Benteng Kraton merupakan tembok keliling sebagai penanda batas Kraton Kesultanan Yogyakarta sebagai pusat pemerintahan sekaligus tempat tinggal Sultan dan keluarganya. Kawasan yang berada di sisi dalam tembok ini disebut sebagai kawasan Jeron Beteng. Tembok keliling tersebut berupa benteng tebal yang di sisi luarnya terdapat jagang. Benteng tersebut terdiri dari empat sisi berupa tembok setebal 5 meter, memutari kawasan kutaraja (kota tempat tinggal raja) dalam bentuk persegi sepanjang sekitar 5 kilometer. Secara keseluruhan, kelengkapan benteng terdiri atas komponen (1) tembok keliling, (2) struktur pojok benteng (bastion), (3) struktur pintu gerbang (plengkung), dan (4) jagang.
Jalur benteng keraton membujur dari Pamengkang kompleks Siti Hinggil lurus ke barat hingga pojok benteng barat laut (dikenal dengan sebutan Pojok Beteng Lor Kulon/Bya-bya), ke selatan hingga sudut benteng barat daya (Pojok Beteng Kulon/Nurwitri), ke timur hingga sudut benteng tenggara (dikenal dengan sebutan Pojok Beteng Wetan/Ganeya), ke utara hingga ujung benteng timur laut (Pojok Beteng Lor Wetan/Narasunya) belok ke barat hingga pinggir Alun-Alun utara.
Tembok keliling terdiri atas dua lapis berupa bagian luar dan bagian dalam, yang masing-masing memiliki tebal 85 cm dan 71–82 cm. Tinggi tembok bagian luar 5,17–3,65 m, sedang tinggi tembok bagian dalam 3,47–2,05 m. Ruang antara tembok dalam dan tembok luar diisi dengan tanah dari hasil galian jagang. Bidang di antara tembok sisi luar dan sisi dalam membentuk jalan selebar 3,56 m (disebut rampart dalam konstruksi benteng, dikenal juga dengan istilah margi inggil). Dengan demikian tembok keliling Benteng Kraton ini memiliki tebal rata-rata 5 m. Di bagian keempat sudut benteng terdapat struktur segi empat yang menonjol ke luar disebut bastion (merupakan salah satu elemen dominan pada konstruksi benteng pertahanan abad ke-16–pertengahan abad ke-19).

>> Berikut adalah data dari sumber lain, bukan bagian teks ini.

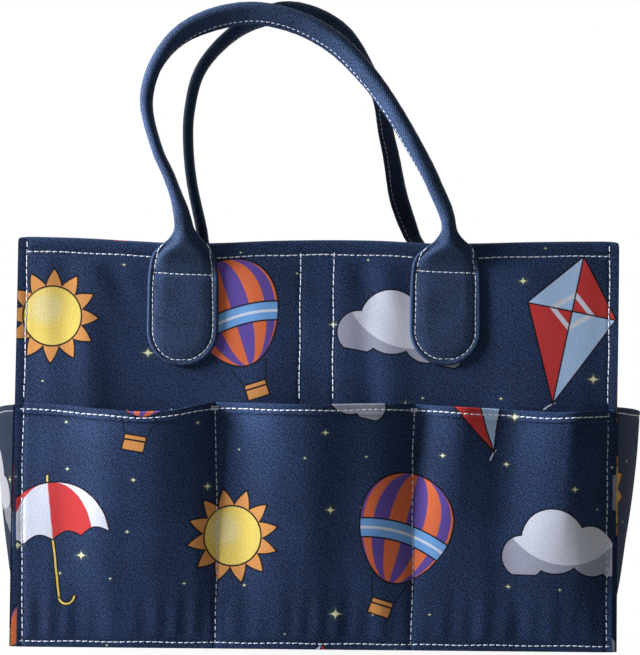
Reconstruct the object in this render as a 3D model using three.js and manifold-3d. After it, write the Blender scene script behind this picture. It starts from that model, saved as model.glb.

Struktur bastion tersebut membentuk tiga sudut yang di setiap ujungnya dibangun turret (semacam sangkar berbentuk silinder sebagai tempat penjagaan/pengintaian). Pada dinding antar bastion diberi longkangan sepuluh buah sebagai tempat untuk memasang meriam (dalam istilah arsitektur benteng deretan celah pada pagar atas benteng disebut battlement).
Benteng dilengkapi dengan pintu gerbang sebanyak lima buah yang disebut plengkung. Kelima plengkung tersebut yaitu:
- Plengkung Tarunasura atau Plengkung Wijilan di sisi utara bagian timur,
- Plengkung Jagasura atau Plengkung Ngasem di sisi utara bagian barat,
- Plengkung Jagabaya atau Plengkung Tamansari di sebelah barat,
- Plengkung Nirbaya atau Plengkung Gadhing di sebelah selatan, dan
- Plengkung Madyasura atau Plengkung Gondomanan di sebelah timur.
Plengkung Madyasura ini dahulu sempat ditutup sehingga dikenal pula dengan sebutan “Gapura Buntet” atau “Plengkung Buntet”. Pada tahun 1923 pintu gerbang tersebut dibuka kembali atas perintah Sri Sultan Hamengku Buwana VIII. Pada bagian atas di semua plengkung digunakan untuk pelataran yang dinamakan “panggung” sehingga bangunan plengkung ini dikenal pula dengan sebutan “Gapura Panggung”. Masing-masing plengkung dilengkapi dengan dua gardu jaga berupa turret dan empat celah dinding untuk tempat meriam. Di depan setiap plengkung terdapat jembatan angkat yang menghubungkan bagian dalam benteng dengan bagian kawasan luar. Apabila terjadi bahaya atau pada jadwal tertentu yang telah ditetapkan maka jembatan tersebut dapat ditarik ke atas dan pintu-pintu plengkung ditutup sehingga jalan masuk menuju kompleks keraton terputus. Di sisi luar benteng dibuat jagang lebar yang sisi luarnya dipagar bata setinggi satu meter dan sepanjang jalan di tepi pagar ditanam pohon Gayam.